En el año 1900 la velocidad máxima a la que se llegaba en la mayoría de las ciudades de América no excedía los veinte kilómetros por hora; el edificio más alto del mundo era la Torre Eiffel; no se habían descubierto aún la insulina, ni el plutonio ni los antibióticos; y no había cinta adhesiva, ni crucigramas ni Día de la Madre.
En el año 1900, aun en los países más desarrollados de América, la mayoría de las personas morían antes de cumplir los cuarenta y siete años, principalmente de pulmonía, de la gripe, de tuberculosis y de diarrea; el 90% de los médicos no tenía estudios universitarios sino que asistían a colegios de medicina, muchos de los cuales se consideraba que eran de calidad inferior; y sólo el 6% de la población general se había graduado de la escuela secundaria.

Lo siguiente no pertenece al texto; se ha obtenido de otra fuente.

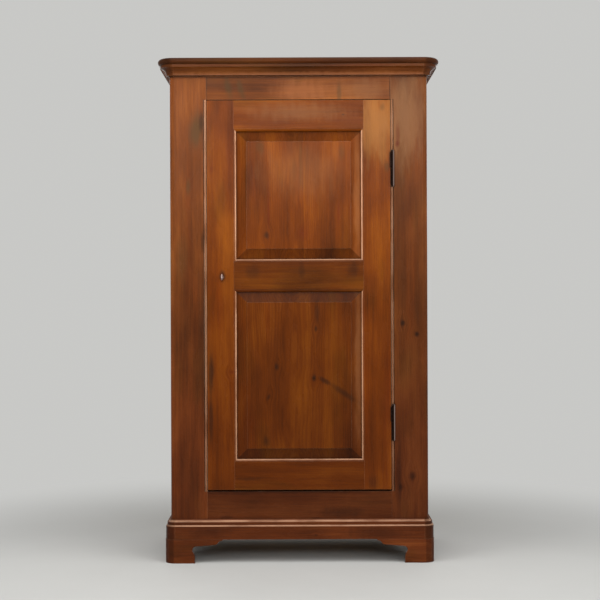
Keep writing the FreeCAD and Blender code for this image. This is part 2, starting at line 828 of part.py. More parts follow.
def make_panel(name, sight):
    """A raised and fielded panel: tongue plate, four mitred bevels and a stepped field."""
    low, high = sight
    tongue = size.stick_width
    plate_front = groove_front + size.panel_play
    plate_back = groove_back - size.panel_play
    field_root = plate_front - size.panel_bevel_fall
    field_half = sight_half - size.panel_bevel_width
    field = (low + size.panel_bevel_width, high - size.panel_bevel_width)
    plate = doc.addObject("Part::Box", f"{name}_plate")
    place(plate, -sight_half - tongue, plate_front, low - tongue)
    bind(plate, "Length", 2 * (sight_half + tongue))
    bind(plate, "Width", plate_back - plate_front)
    bind(plate, "Height", high - low + 2 * tongue)
    bevel = doc.addObject("Part::Wedge", f"{name}_bevel")
    bounds = {
        "Xmin": -field_half, "Xmax": field_half, "Ymin": field_root, "Ymax": plate_front,
        "Zmin": field[0], "Zmax": field[1],
        "X2min": -sight_half, "X2max": sight_half, "Z2min": low, "Z2max": high,
    }
    for prop, length in bounds.items():
        bind(bevel, prop, length)
    raised = doc.addObject("Part::Box", f"{name}_field")
    place(raised, -field_half, field_root - size.panel_field_step, field[0])
    bind(raised, "Length", 2 * field_half)
    bind(raised, "Width", size.panel_field_step)
    bind(raised, "Height", field[1] - field[0])
    panel = doc.addObject("Part::MultiFuse", name)
    panel.Label = name
    panel.Shapes = [plate, bevel, raised]
    panel.Refine = True
    nodes.append(panel)


def bore_keyhole(body, y_range, shank_play, slot_play):
    """A round hole with the slot for the bit below it, through a wall."""
    length = Size.of(y_range[1]) - y_range[0]
    start = (key_x, y_range[0], key_z)
    rod(body, start, length, size.key_shank_radius + shank_play, "Y", cut=True)
    slot_half = size.key_bit_thickness / 2 + slot_play
    slot = (key_z - size.key_bit_reach - slot_play, key_z)
    block(body, (key_x - slot_half, key_x + slot_half), y_range, slot, cut=True)


# ---------------------------------------------------------------- hinges

def make_hinge_half(label, centre, up, plate, strap):
    """One half of a hinge: barrel with a button, leaf let into the wood, and the strap between them."""
    half = new_body(label)
    joint = centre + up * size.knuckle_gap / 2
    tip = centre + up * size.hinge_height / 2
    outline = [
        (0, joint),
        (size.barrel_radius, joint),
        (size.barrel_radius, tip - up * size.button_height),
        (size.button_radius, tip - up * size.button_height),
        (size.button_radius, tip),
        (0, tip),
    ]
    revolve(half, barrel_x, barrel_y, outline)
    block(half, plate, (barrel_y, face + size.leaf_depth), leaf_span(centre, up))
    strap_y = (barrel_y - size.leaf_thickness / 2, barrel_y + size.leaf_thickness / 2)
    block(half, strap, strap_y, leaf_span(centre, up))
    bore_start = joint if up > 0 else joint - pin_bore_depth
    rod(half, (barrel_x, barrel_y, bore_start), pin_bore_depth, size.pin_radius + size.running_fit, cut=True)


def make_hinges():
    """Two lift-off barrel hinges: lower halves on the frame, upper halves on the door, and pins."""
    frame_plate = (opening_half, opening_half + size.leaf_thickness)
    door_plate = (door_half - size.leaf_thickness, door_half)
    for place_name, centre in hinge_centres.items():
        make_hinge_half(f"hinge_{place_name}_frame_leaf", centre, -1, frame_plate, frame_plate)
        make_hinge_half(f"hinge_{place_name}_door_leaf", centre, 1, door_plate, (door_plate[0], barrel_x))
        pin = new_body(f"hinge_{place_name}_pin")
        rod(pin, (barrel_x, barrel_y, centre - size.pin_length / 2), size.pin_length, size.pin_radius)


# ---------------------------------------------------------------- lock and key

def make_lock_case():
    case = new_body("lock_case")
    wall = size.lock_wall
    flange = (lock_range[0] - size.lock_flange, lock_range[1] + size.lock_flange)
    block(case, (lock_outer, lock_inner), (door_back, door_back + wall), flange)
    block(case, (lock_outer, lock_inner), (door_back, lock_back), lock_range)
    chamber = (lock_range[0] + wall, lock_range[1] - wall)
    block(case, (lock_outer + wall, lock_inner - wall), (door_back + wall, lock_back - wall), chamber, cut=True)
    play = size.running_fit
    mouth_y = (bolt_range_y[0] - play, bolt_range_y[1] + play)
    mouth_z = (bolt_range_z[0] - play, bolt_range_z[1] + play)
    block(case, (lock_outer, lock_outer + wall), mouth_y, mouth_z, cut=True)
    bore_keyhole(case, (door_back, door_back + wall), size.running_fit, size.keyhole_play / 2)
    rod(case, (stump_x, door_back + wall, stump_z), lock_back - door_back - 2 * wall, size.stump_radius, "Y")


def make_bolt():
    """The bolt, drawn back: a bar with the talon that the bit drives and a slot for the stump."""
    bolt = new_body("lock_bolt")
    start = lock_outer + size.bolt_end_play
    block(bolt, (start, start + size.bolt_length), bolt_range_y, bolt_range_z)
    talon_start = key_x - size.talon_lead
    talon = (talon_start, talon_start + size.talon_width)
    talon_height = (bolt_range_z[0], bolt_range_z[0] + size.talon_depth)
    block(bolt, talon, bolt_range_y, talon_height, cut=True)
    slot_half = size.stump_radius + size.stump_play
    slot = (stump_x - slot_half, stump_x + slot_half + size.bolt_throw)
    block(bolt, slot, bolt_range_y, (stump_z - slot_half, stump_z + slot_half), cut=True)


def make_key():
    key = new_body("lock_key")
    tip = lock_back - size.lock_wall - size.key_tip_gap
    neck = face - size.key_neck
    rod(key, (key_x, neck, key_z), tip - neck, size.key_shank_radius, "Y")
    collar_y = face - size.key_collar_gap - size.key_collar_width
    collar = size.key_shank_radius + size.key_collar
    rod(key, (key_x, collar_y, key_z), size.key_collar_width, collar, "Y")
    bit_half = size.key_bit_thickness / 2
    bit = (key_z - size.key_bit_reach, key_z)
    block(key, (key_x - bit_half, key_x + bit_half), bolt_range_y, bit)
    bow_half = size.key_bow_thickness / 2
    rim = size.key_bow_rim
    bow_back = neck + size.key_bow_overlap
    bow_front = bow_back - size.key_bow_width
    straight = size.key_bow_height / 2 - size.key_bow_width / 2
    middle = (bow_front + bow_back) / 2

    def oval(front, back):
        radius = (back - front) / 2
        low, high = key_z - straight, key_z + straight
        return [
            (front, low),
            (middle, low - radius, radius, 1),
            (back, low, radius, 1),
            (back, high),
            (middle, high + radius, radius, 1),
            (front, high, radius, 1),
        ]

    extrude(key, "X", key_x - bow_half, key_x + bow_half, oval(bow_front, bow_back))
    extrude(key, "X", key_x - bow_half - OVERCUT, key_x + bow_half + OVERCUT,
            oval(bow_front + rim, bow_back - rim), cut=True)


def make_keeper():
    """The iron staple on the back of the lock-side frame stile, which the bolt shoots into."""
    keeper = new_body("lock_keeper")
    wall = size.keeper_wall
    span = (keeper_outer - size.keeper_width, keeper_outer)
    hood_back = bolt_range_y[1] + size.keeper_play + wall
    block(keeper, span, (frame_back, frame_back + wall), keeper_ears)
    block(keeper, span, (frame_back, hood_back), keeper_hood)
    inside_z = (keeper_hood[0] + wall, keeper_hood[1] - wall)
    block(keeper, (span[0] + wall, span[1]), (frame_back + wall, hood_back - wall), inside_z, cut=True)


# ---------------------------------------------------------------- assembly

def make_case():
    make_frame_stile(LEFT)
    hinge_stile = make_frame_stile(RIGHT)
    seat_hinge_leaves(hinge_stile, opening_half, 1, -1)
    notch_for_barrels(hinge_stile)
    make_frame_rail("frame_top_rail", opening_top, cap_bottom)
    make_frame_rail("frame_bottom_rail", size.foot_height, opening_bottom)
    for side in SIDE_NAMES:
        make_case_side(side)
    make_back_boards()
    make_inside()
    make_cap_board()
    moulding_set("cornice", cornice_profile())
    moulding_set("base", base_profile())
    make_brackets()
    make_glue_blocks()


def make_door():
    lock_stile = make_door_stile("door_stile_lock", LEFT)
    bore_keyhole(lock_stile, (face, door_back), size.keyhole_play, size.keyhole_play / 2)
    swing_stile = make_door_stile("door_stile_hinge", RIGHT)
    seat_hinge_leaves(swing_stile, door_half, -1, 1)
    bottom, middle, top = (rail_roots[name] for name in rail_roots)
    make_door_rail("door_rail_bottom", [(bottom[1], lower_sight[0])])
    make_door_rail("door_rail_middle", [(middle[0], lower_sight[1]), (middle[1], upper_sight[0])])
    make_door_rail("door_rail_top", [(top[0], upper_sight[1])])
    make_panel("door_panel_lower", lower_sight)
    make_panel("door_panel_upper", upper_sight)


make_case()
make_door()
make_hinges()
make_lock_case()
make_bolt()
make_key()
make_keeper()

doc.recompute()


# ---------------------------------------------------------------- checks and export

def check_and_export():
    failed = [item.Name for item in doc.Objects if {"Invalid", "Error"} & set(item.State)]
    if failed:
        raise RuntimeError(f"features that did not build: {failed}")
    for node in nodes:
        if node.Shape.isNull() or not node.Shape.isValid():
            raise RuntimeError(f"{node.Label} has no valid shape")
    os.makedirs("parts", exist_ok=True)
    for node in nodes:
        node.Shape.exportStep(f"parts/{node.Label}.step")
    print(f"{len(nodes)} nodes written")


check_and_export()
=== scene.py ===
import math
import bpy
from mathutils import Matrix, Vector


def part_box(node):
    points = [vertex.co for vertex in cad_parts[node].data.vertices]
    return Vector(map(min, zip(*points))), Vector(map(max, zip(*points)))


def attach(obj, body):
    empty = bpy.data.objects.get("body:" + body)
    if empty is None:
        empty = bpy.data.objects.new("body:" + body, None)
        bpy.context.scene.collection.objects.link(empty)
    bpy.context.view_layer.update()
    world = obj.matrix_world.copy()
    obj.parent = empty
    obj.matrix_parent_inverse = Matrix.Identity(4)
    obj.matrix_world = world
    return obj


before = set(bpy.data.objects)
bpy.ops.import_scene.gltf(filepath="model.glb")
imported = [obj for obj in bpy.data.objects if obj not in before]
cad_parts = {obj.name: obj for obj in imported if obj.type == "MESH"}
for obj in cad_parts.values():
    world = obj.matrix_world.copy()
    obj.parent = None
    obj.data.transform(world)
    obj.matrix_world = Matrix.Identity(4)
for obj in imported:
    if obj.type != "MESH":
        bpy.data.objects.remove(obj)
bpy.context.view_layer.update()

from types import SimpleNamespace

import bpy
from mathutils import Matrix, Vector

# A bonnetiere in varnished fruitwood. Metres; +Z up, the front faces -Y.
# Every node of the frame keeps its shape. Each wooden one gets a material of its own, and the
# iron and steel share four. The only forms that are made here are the heads of the screws.

# ---------------------------------------------------------------- the photograph

# The camera stands in front of the door, as a pinhole of this focal length in pixels. It is
# level, but for a slight roll that leans the upright lines to the left.
PHOTO_SIDE = 600
FOCAL_LENGTH = 1250
SENSOR_WIDTH = 36
EYE_HEIGHT = 0.943
EYE_DISTANCE = 4.5
EYE_SIDE = 0.0036
LEVEL_TILT = math.radians(90)
ROLL = math.radians(0.22)

FACE_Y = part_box("frame_top_rail")[0].y


def on_face(pixel_x, pixel_y):
    """The place on the cabinet's front plane, as (x, z), that a pixel of the photograph shows."""
    right, down = pixel_x - PHOTO_SIDE / 2, pixel_y - PHOTO_SIDE / 2
    level_right = right * math.cos(ROLL) - down * math.sin(ROLL)
    level_down = right * math.sin(ROLL) + down * math.cos(ROLL)
    scale = EYE_DISTANCE / FOCAL_LENGTH
    return EYE_SIDE + level_right * scale, EYE_HEIGHT - level_down * scale


def srgb(red, green, blue):
    """A colour given as 0 to 255 screen values, in the linear values that shaders take."""
    def linear(value):
        value /= 255
        return value / 12.92 if value <= 0.04045 else ((value + 0.055) / 1.055) ** 2.4
    return (linear(red), linear(green), linear(blue), 1.0)


# ---------------------------------------------------------------- node building

# A surface is as square as the largest part of its normal along an axis. It comes to count as
# slanting from the first of these to the second, and as facing up over so much of its normal.
SLANTING_SQUARENESS = (0.965, 0.93)
UPWARD_BLEND = 0.3


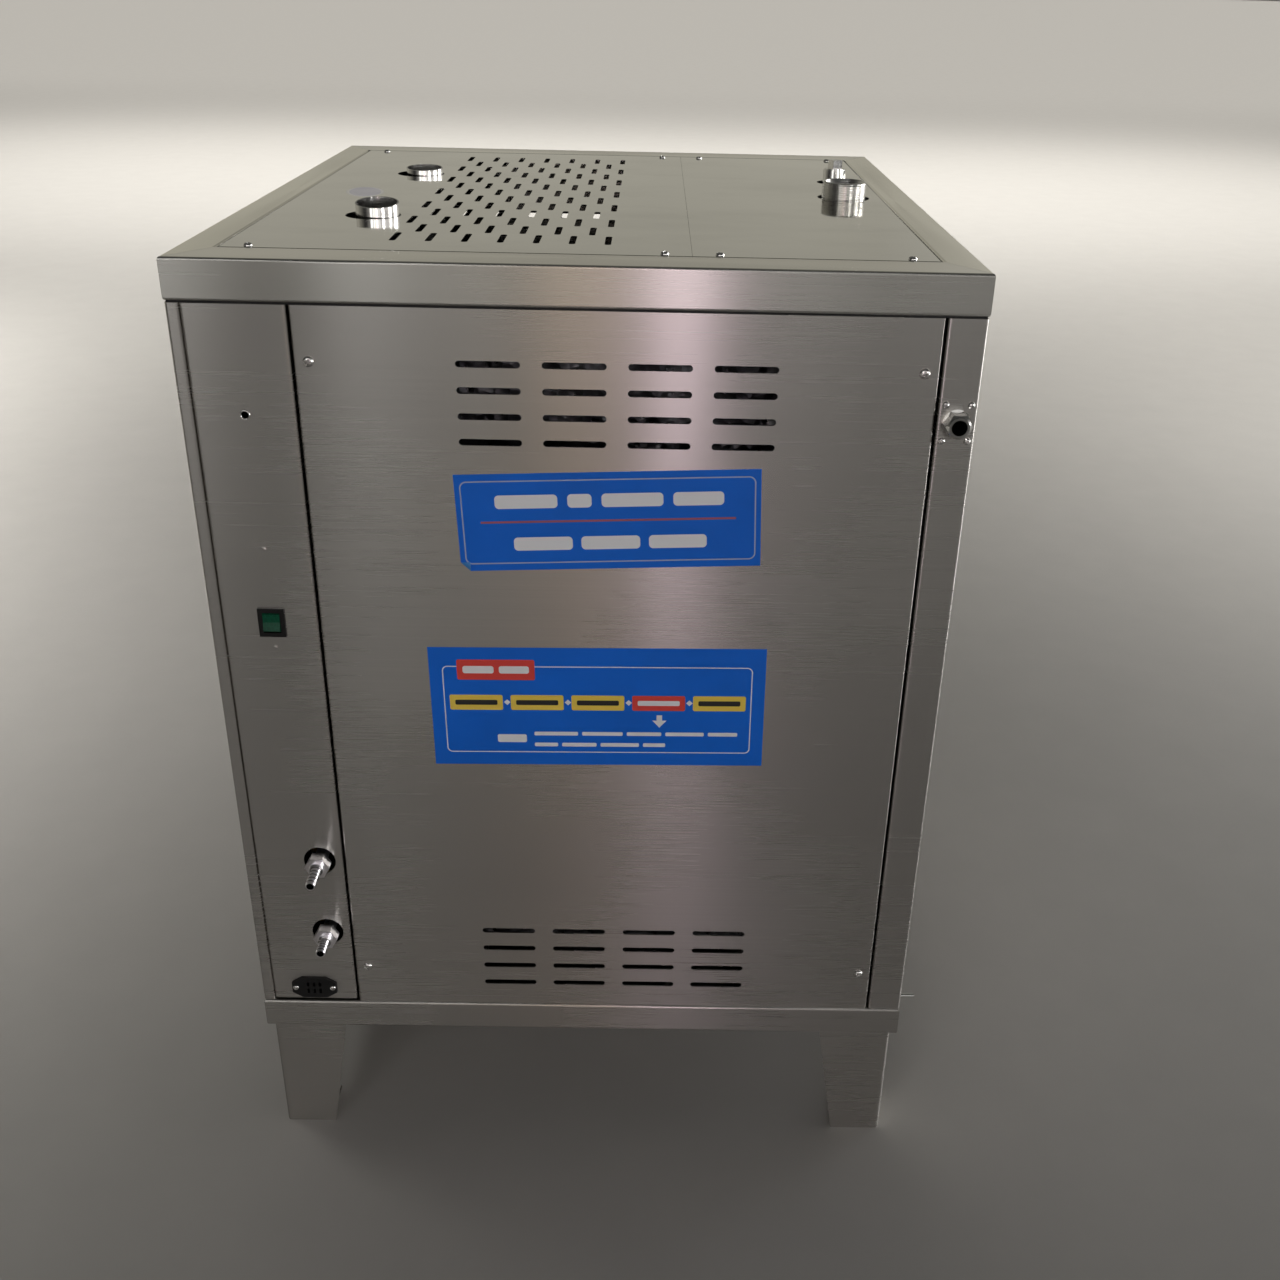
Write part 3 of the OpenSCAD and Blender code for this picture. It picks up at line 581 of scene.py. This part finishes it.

En el año 1900 en los países que disfrutaban de los mayores avances científicos las mujeres se lavaban el cabello una vez al mes, y eso que con bórax o yemas de huevo, el 95% de los partos los tenían en sus hogares, y sólo el 8% de las viviendas tenía teléfono. En esos mismos países algunas autoridades médicas afirmaban que las costureras profesionales estaban sujetas a la excitación sexual a causa del ritmo constante, hora tras hora, de los pedales de la máquina de coser. Para contrarrestar esos posibles efectos, recomendaban que se les echara bromuro de potasio en los vasos de agua que tomaban, pues se consideraba que este sedante reducía el deseo sexual. La marihuana, la heroína y la morfina se podían comprar sin receta en todas las farmacias. Un farmacéutico hasta alegaba que la heroína eliminaba la grasa del cutis, agudizaba la mente, regularizaba las funciones digestivas, y que era, en efecto, una protectora perfecta de la salud.
Todo esto nos lleva a reflexionar sobre lo mucho que hemos progresado desde el año 1900... a no ser que nuestro criterio sea la moral en vez de la ciencia. Porque si se trata del desarrollo moral y no sólo intelectual, o de las relaciones humanas y no simplemente sexuales, entonces realmente no hemos progresado nada. Es más, pudiéramos concluir que vamos de mal en peor. En lugar de practicar la moderación, hemos abusado de los conocimientos y las sustancias que Dios dispuso para nuestro bien. De ahí las trágicas consecuencias que hemos provocado: el holocausto de la soberbia racial, el fratricidio de las guerras mundiales y la «limpieza étnica» sin cuartel, la esclavitud moderna de las drogas y del alcohol, el infanticidio que es el aborto por conveniencia, y la plaga posmoderna que es el SIDA, fruto de la obsesión por el placer sexual cuasi-animal, a toda costa.
Ya es hora de que dejemos de practicar el suicidio moral. Hoy, más que nunca, necesitamos definir el progreso como lo define Dios, en términos espirituales. Arrepintámonos de nuestra soberbia y de nuestra conducta inmoral, y pidámosle perdón. Sólo así podrá decirse de nosotros que de veras estamos progresando.